## Work to complete
What follows is a listing; give it again exactly, in its entirety.

## Given data
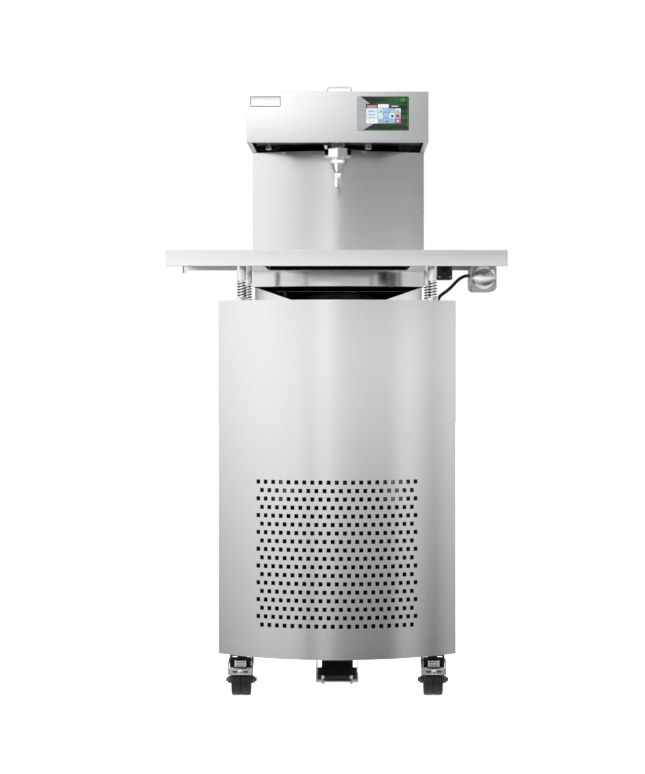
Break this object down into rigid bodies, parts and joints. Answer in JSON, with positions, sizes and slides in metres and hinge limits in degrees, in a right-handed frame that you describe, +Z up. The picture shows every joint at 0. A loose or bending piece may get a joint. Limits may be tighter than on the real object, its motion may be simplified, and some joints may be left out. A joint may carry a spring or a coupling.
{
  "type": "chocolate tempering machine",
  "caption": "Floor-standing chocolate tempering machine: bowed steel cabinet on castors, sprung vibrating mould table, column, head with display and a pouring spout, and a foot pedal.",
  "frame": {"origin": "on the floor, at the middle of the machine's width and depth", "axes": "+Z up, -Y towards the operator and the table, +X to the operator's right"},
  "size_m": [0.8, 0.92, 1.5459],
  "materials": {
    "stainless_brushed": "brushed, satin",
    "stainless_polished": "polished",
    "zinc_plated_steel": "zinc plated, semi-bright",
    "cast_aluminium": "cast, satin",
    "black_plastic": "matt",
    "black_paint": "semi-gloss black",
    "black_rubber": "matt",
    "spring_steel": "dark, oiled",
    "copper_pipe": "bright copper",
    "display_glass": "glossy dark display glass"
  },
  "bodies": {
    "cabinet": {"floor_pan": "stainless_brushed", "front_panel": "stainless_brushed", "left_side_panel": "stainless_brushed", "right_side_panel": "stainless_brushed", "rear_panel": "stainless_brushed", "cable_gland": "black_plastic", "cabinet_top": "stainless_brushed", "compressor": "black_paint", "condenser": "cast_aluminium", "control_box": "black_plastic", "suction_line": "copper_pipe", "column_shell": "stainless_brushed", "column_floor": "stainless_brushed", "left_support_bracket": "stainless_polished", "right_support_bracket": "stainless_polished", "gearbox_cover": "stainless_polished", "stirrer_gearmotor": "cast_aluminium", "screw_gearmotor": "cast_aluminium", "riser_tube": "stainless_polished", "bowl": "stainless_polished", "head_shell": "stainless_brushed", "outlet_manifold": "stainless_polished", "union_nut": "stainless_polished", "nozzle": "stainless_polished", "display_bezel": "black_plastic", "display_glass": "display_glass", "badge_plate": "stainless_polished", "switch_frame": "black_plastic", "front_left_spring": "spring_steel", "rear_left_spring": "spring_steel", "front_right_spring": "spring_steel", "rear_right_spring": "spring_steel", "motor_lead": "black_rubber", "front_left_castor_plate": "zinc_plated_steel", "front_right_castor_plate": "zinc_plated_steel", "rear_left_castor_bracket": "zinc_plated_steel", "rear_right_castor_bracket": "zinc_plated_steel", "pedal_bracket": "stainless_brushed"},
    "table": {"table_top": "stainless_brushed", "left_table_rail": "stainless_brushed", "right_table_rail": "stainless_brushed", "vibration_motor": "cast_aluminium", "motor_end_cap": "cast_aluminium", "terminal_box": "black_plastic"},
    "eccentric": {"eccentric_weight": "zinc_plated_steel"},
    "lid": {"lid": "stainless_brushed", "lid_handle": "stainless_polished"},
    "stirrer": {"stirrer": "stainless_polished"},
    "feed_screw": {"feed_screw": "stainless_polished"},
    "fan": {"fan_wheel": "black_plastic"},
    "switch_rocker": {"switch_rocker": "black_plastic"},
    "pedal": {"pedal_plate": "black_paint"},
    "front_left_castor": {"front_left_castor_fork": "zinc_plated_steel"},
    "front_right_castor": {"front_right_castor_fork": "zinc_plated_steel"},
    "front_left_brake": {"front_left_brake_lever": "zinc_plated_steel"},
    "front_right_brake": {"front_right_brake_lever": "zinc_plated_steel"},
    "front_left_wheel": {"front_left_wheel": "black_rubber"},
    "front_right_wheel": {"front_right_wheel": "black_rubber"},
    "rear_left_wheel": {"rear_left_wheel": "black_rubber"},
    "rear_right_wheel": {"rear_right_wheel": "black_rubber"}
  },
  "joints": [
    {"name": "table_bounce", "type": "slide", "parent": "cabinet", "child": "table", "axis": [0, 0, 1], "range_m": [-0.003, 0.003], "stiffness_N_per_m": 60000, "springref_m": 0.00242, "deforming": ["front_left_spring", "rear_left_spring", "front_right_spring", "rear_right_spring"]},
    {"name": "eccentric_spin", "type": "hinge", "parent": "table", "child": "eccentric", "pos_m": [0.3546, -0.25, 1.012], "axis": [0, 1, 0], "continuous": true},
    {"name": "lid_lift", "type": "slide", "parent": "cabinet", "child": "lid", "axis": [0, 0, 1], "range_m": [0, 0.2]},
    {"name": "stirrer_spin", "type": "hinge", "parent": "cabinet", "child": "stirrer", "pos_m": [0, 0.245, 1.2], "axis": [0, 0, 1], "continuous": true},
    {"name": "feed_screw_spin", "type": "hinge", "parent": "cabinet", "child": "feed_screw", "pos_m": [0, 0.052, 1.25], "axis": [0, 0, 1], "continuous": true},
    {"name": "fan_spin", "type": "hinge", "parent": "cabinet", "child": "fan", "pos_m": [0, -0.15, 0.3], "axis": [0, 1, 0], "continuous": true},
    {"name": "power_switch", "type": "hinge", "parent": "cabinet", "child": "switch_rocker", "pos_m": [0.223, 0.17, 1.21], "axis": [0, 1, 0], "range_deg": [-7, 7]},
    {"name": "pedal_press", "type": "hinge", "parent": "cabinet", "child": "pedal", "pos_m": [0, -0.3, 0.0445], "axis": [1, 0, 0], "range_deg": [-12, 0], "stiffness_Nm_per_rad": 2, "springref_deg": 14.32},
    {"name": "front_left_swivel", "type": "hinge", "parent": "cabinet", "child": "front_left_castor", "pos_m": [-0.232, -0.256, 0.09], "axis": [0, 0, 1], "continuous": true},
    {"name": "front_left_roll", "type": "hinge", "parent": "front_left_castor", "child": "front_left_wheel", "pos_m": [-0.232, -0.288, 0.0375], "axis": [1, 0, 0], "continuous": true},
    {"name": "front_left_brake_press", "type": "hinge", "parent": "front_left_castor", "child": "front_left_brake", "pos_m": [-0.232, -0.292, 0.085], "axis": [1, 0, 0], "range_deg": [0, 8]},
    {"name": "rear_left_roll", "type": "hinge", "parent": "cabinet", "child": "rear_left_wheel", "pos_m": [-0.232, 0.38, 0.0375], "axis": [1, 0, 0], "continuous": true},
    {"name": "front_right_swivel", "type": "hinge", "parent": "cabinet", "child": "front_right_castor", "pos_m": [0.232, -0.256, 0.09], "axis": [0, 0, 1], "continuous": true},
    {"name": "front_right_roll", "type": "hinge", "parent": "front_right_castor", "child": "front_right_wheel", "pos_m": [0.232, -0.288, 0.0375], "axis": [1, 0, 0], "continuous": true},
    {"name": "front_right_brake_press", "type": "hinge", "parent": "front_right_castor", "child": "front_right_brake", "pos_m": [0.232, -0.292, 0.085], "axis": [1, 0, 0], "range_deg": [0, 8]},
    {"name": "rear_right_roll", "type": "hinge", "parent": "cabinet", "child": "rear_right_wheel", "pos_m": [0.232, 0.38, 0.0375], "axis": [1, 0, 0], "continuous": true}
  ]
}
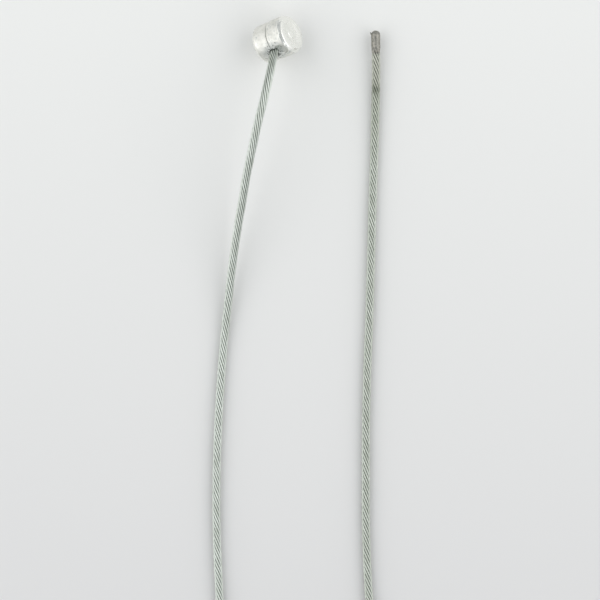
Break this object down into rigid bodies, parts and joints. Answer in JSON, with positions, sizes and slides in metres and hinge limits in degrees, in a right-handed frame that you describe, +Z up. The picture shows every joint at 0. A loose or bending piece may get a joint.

## Exercise result
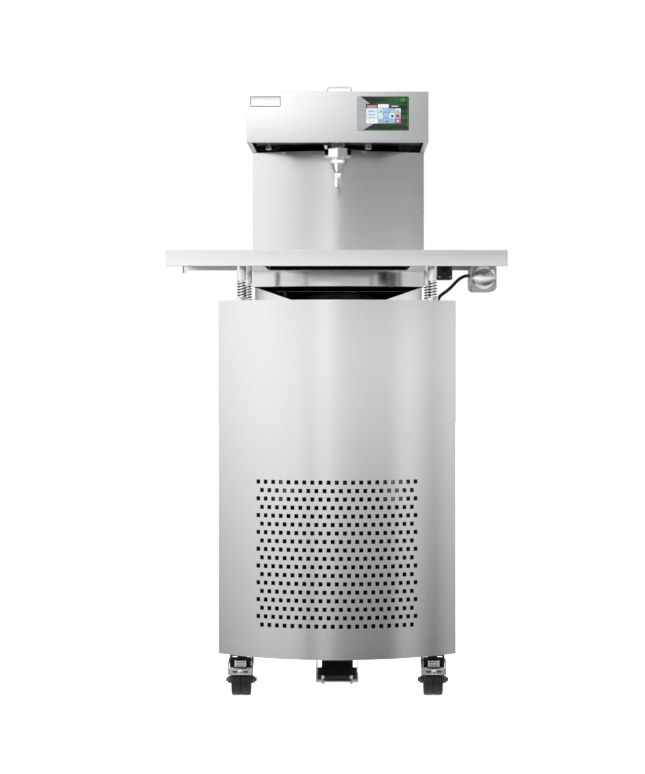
Break this object down into rigid bodies, parts and joints. Answer in JSON, with positions, sizes and slides in metres and hinge limits in degrees, in a right-handed frame that you describe, +Z up. The picture shows every joint at 0. A loose or bending piece may get a joint. Limits may be tighter than on the real object, its motion may be simplified, and some joints may be left out. A joint may carry a spring or a coupling.
{
  "type": "chocolate tempering machine",
  "caption": "Floor-standing chocolate tempering machine: bowed steel cabinet on castors, sprung vibrating mould table, column, head with display and a pouring spout, and a foot pedal.",
  "frame": {"origin": "on the floor, at the middle of the machine's width and depth", "axes": "+Z up, -Y towards the operator and the table, +X to the operator's right"},
  "size_m": [0.8, 0.92, 1.5459],
  "materials": {
    "stainless_brushed": "brushed, satin",
    "stainless_polished": "polished",
    "zinc_plated_steel": "zinc plated, semi-bright",
    "cast_aluminium": "cast, satin",
    "black_plastic": "matt",
    "black_paint": "semi-gloss black",
    "black_rubber": "matt",
    "spring_steel": "dark, oiled",
    "copper_pipe": "bright copper",
    "display_glass": "glossy dark display glass"
  },
  "bodies": {
    "cabinet": {"floor_pan": "stainless_brushed", "front_panel": "stainless_brushed", "left_side_panel": "stainless_brushed", "right_side_panel": "stainless_brushed", "rear_panel": "stainless_brushed", "cable_gland": "black_plastic", "cabinet_top": "stainless_brushed", "compressor": "black_paint", "condenser": "cast_aluminium", "control_box": "black_plastic", "suction_line": "copper_pipe", "column_shell": "stainless_brushed", "column_floor": "stainless_brushed", "left_support_bracket": "stainless_polished", "right_support_bracket": "stainless_polished", "gearbox_cover": "stainless_polished", "stirrer_gearmotor": "cast_aluminium", "screw_gearmotor": "cast_aluminium", "riser_tube": "stainless_polished", "bowl": "stainless_polished", "head_shell": "stainless_brushed", "outlet_manifold": "stainless_polished", "union_nut": "stainless_polished", "nozzle": "stainless_polished", "display_bezel": "black_plastic", "display_glass": "display_glass", "badge_plate": "stainless_polished", "switch_frame": "black_plastic", "front_left_spring": "spring_steel", "rear_left_spring": "spring_steel", "front_right_spring": "spring_steel", "rear_right_spring": "spring_steel", "motor_lead": "black_rubber", "front_left_castor_plate": "zinc_plated_steel", "front_right_castor_plate": "zinc_plated_steel", "rear_left_castor_bracket": "zinc_plated_steel", "rear_right_castor_bracket": "zinc_plated_steel", "pedal_bracket": "stainless_brushed"},
    "table": {"table_top": "stainless_brushed", "left_table_rail": "stainless_brushed", "right_table_rail": "stainless_brushed", "vibration_motor": "cast_aluminium", "motor_end_cap": "cast_aluminium", "terminal_box": "black_plastic"},
    "eccentric": {"eccentric_weight": "zinc_plated_steel"},
    "lid": {"lid": "stainless_brushed", "lid_handle": "stainless_polished"},
    "stirrer": {"stirrer": "stainless_polished"},
    "feed_screw": {"feed_screw": "stainless_polished"},
    "fan": {"fan_wheel": "black_plastic"},
    "switch_rocker": {"switch_rocker": "black_plastic"},
    "pedal": {"pedal_plate": "black_paint"},
    "front_left_castor": {"front_left_castor_fork": "zinc_plated_steel"},
    "front_right_castor": {"front_right_castor_fork": "zinc_plated_steel"},
    "front_left_brake": {"front_left_brake_lever": "zinc_plated_steel"},
    "front_right_brake": {"front_right_brake_lever": "zinc_plated_steel"},
    "front_left_wheel": {"front_left_wheel": "black_rubber"},
    "front_right_wheel": {"front_right_wheel": "black_rubber"},
    "rear_left_wheel": {"rear_left_wheel": "black_rubber"},
    "rear_right_wheel": {"rear_right_wheel": "black_rubber"}
  },
  "joints": [
    {"name": "table_bounce", "type": "slide", "parent": "cabinet", "child": "table", "axis": [0, 0, 1], "range_m": [-0.003, 0.003], "stiffness_N_per_m": 60000, "springref_m": 0.00242, "deforming": ["front_left_spring", "rear_left_spring", "front_right_spring", "rear_right_spring"]},
    {"name": "eccentric_spin", "type": "hinge", "parent": "table", "child": "eccentric", "pos_m": [0.3546, -0.25, 1.012], "axis": [0, 1, 0], "continuous": true},
    {"name": "lid_lift", "type": "slide", "parent": "cabinet", "child": "lid", "axis": [0, 0, 1], "range_m": [0, 0.2]},
    {"name": "stirrer_spin", "type": "hinge", "parent": "cabinet", "child": "stirrer", "pos_m": [0, 0.245, 1.2], "axis": [0, 0, 1], "continuous": true},
    {"name": "feed_screw_spin", "type": "hinge", "parent": "cabinet", "child": "feed_screw", "pos_m": [0, 0.052, 1.25], "axis": [0, 0, 1], "continuous": true},
    {"name": "fan_spin", "type": "hinge", "parent": "cabinet", "child": "fan", "pos_m": [0, -0.15, 0.3], "axis": [0, 1, 0], "continuous": true},
    {"name": "power_switch", "type": "hinge", "parent": "cabinet", "child": "switch_rocker", "pos_m": [0.223, 0.17, 1.21], "axis": [0, 1, 0], "range_deg": [-7, 7]},
    {"name": "pedal_press", "type": "hinge", "parent": "cabinet", "child": "pedal", "pos_m": [0, -0.3, 0.0445], "axis": [1, 0, 0], "range_deg": [-12, 0], "stiffness_Nm_per_rad": 2, "springref_deg": 14.32},
    {"name": "front_left_swivel", "type": "hinge", "parent": "cabinet", "child": "front_left_castor", "pos_m": [-0.232, -0.256, 0.09], "axis": [0, 0, 1], "continuous": true},
    {"name": "front_left_roll", "type": "hinge", "parent": "front_left_castor", "child": "front_left_wheel", "pos_m": [-0.232, -0.288, 0.0375], "axis": [1, 0, 0], "continuous": true},
    {"name": "front_left_brake_press", "type": "hinge", "parent": "front_left_castor", "child": "front_left_brake", "pos_m": [-0.232, -0.292, 0.085], "axis": [1, 0, 0], "range_deg": [0, 8]},
    {"name": "rear_left_roll", "type": "hinge", "parent": "cabinet", "child": "rear_left_wheel", "pos_m": [-0.232, 0.38, 0.0375], "axis": [1, 0, 0], "continuous": true},
    {"name": "front_right_swivel", "type": "hinge", "parent": "cabinet", "child": "front_right_castor", "pos_m": [0.232, -0.256, 0.09], "axis": [0, 0, 1], "continuous": true},
    {"name": "front_right_roll", "type": "hinge", "parent": "front_right_castor", "child": "front_right_wheel", "pos_m": [0.232, -0.288, 0.0375], "axis": [1, 0, 0], "continuous": true},
    {"name": "front_right_brake_press", "type": "hinge", "parent": "front_right_castor", "child": "front_right_brake", "pos_m": [0.232, -0.292, 0.085], "axis": [1, 0, 0], "range_deg": [0, 8]},
    {"name": "rear_right_roll", "type": "hinge", "parent": "cabinet", "child": "rear_right_wheel", "pos_m": [0.232, 0.38, 0.0375], "axis": [1, 0, 0], "continuous": true}
  ]
}
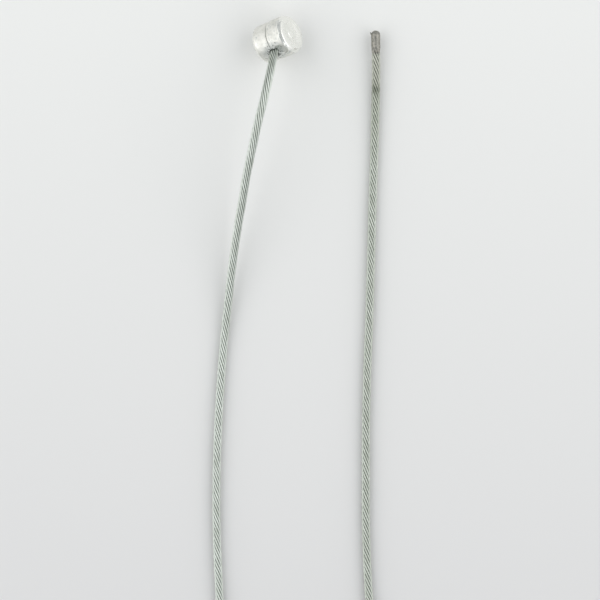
Break this object down into rigid bodies, parts and joints. Answer in JSON, with positions, sizes and slides in metres and hinge limits in degrees, in a right-handed frame that you describe, +Z up. The picture shows every joint at 0. A loose or bending piece may get a joint.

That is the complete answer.